Jersey Shore residents wait to go home, assess Sandy's damage
SEASIDE HEIGHTS, New Jersey
SEASIDE HEIGHTS, New Jersey (Reuters) - Summer resort towns along the New Jersey shore by all accounts were devastated by the massive storm Sandy, but many residents still cannot see the extent of the damage for themselves.
Under New Jersey Governor Chris Christie's orders, homeowners who evacuated to higher ground cannot yet return to much of the hard-hit coastal region. Roads are impassable, power is out and the possibility of open gas lines poses potential danger, authorities say.
Chris Delman, 30, said he caught sight of his Seaside Heights home in a photograph published in a local newspaper but has been stymied in his attempts to get home.
"We ain't living in Seaside no more, that's obvious," Delman said. "I just want to know what I have left."
Sandy came ashore along New Jersey's coast on Monday evening.
Some homeowners have waited on the mainland in the town of Toms River, hoping to cross a bridge onto the barrier islands that are home to the resort towns of Seaside Heights, made famous by MTV's reality TV show "Jersey Shore," and Lavalette.
They are being turned away, and the bridge is closed to the public.
"It's just the unknown that sucks," said Frank Meszaros, 43, watching a clean-up crew lift a marooned boat from the road onto a tow truck. "I hate waiting around for an answer that isn't coming."
President Barack Obama toured the region on Wednesday with Christie, a big supporter of Republican presidential challenger Mitt Romney who nevertheless had strong praise for Obama's handling of the crisis.
"I cannot thank the president enough for his personal concern and his compassion," Christie said.
The pair vowed federal and state support to help reconstruct the devastated towns.
Seaside Heights Police Chief Thomas Boyd, a lifelong resident, said Sandy brought several feet of water across the width of the island from the sea to the bay after it slammed ashore on Monday night.
The nearby town of Seaside Park remains underwater, he said, while a fire in the town of Mantoloking consumed at least 14 houses as firefighters were unable to get close to the blaze.
Bob Stewart, a Seaside Heights volunteer firefighter who stayed behind to help when Sandy hit, said his business, the Carousel Arcade, was torn apart by walls of water and vicious winds that left the town's seaside boardwalk in shambles.

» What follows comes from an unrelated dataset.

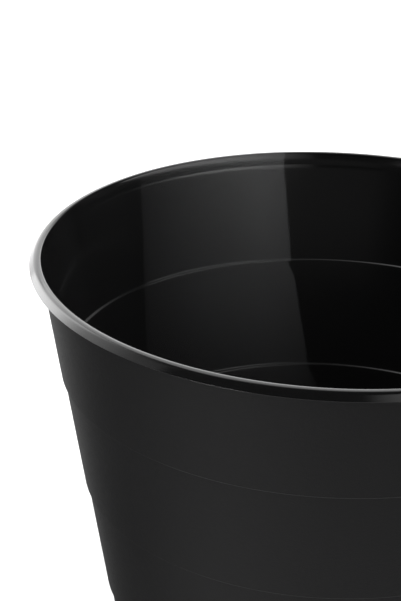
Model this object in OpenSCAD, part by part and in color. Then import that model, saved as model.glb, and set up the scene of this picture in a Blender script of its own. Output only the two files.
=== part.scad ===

"I worked all my life, and everything I had is right there," said Stewart, 59, as he eyed a pile of debris that once was his livelihood. "I put my life right there."
Stewart said he would like to revive the business, but does not have insurance for its contents. Last year, he reduced his coverage, reasoning that the building, which he said had been the oldest in town, was a safe bet.
Nearby at Casino Pier, one of the amusement parks along the 16-block boardwalk, a roller coaster lay partially submerged offshore, its tracks a maze of twisted metal.
The wooden boardwalk was buckled and swollen, and the beach littered with shorn electrical wires, slabs of broken concrete and shattered planks. Farther inland, 5-foot-deep (1.5-meter-deep) sand drifts have left streets impassable.
To raise money for storm victims, New Jersey natives Jon Bon Jovi and Bruce Springsteen, one of whose early hits was a song about the Jersey shore called "4th of July, Asbury Park (Sandy)," are headlining a Friday benefit concert to be broadcast on the networks of NBC Universal.
The "Jersey Shore" show's cast members say they are chipping in as well.
"Cleaning my closet today to donate clothes and whatever I can do (for) the victims affected by sandy! I'm comin with clothes!!!!" wrote cast member Snooki on Twitter.
Snooki, whose real name is Nicole Polizzi, shot to fame on the reality show for her outrageous behavior and penchant for tight-fitting animal-print garb.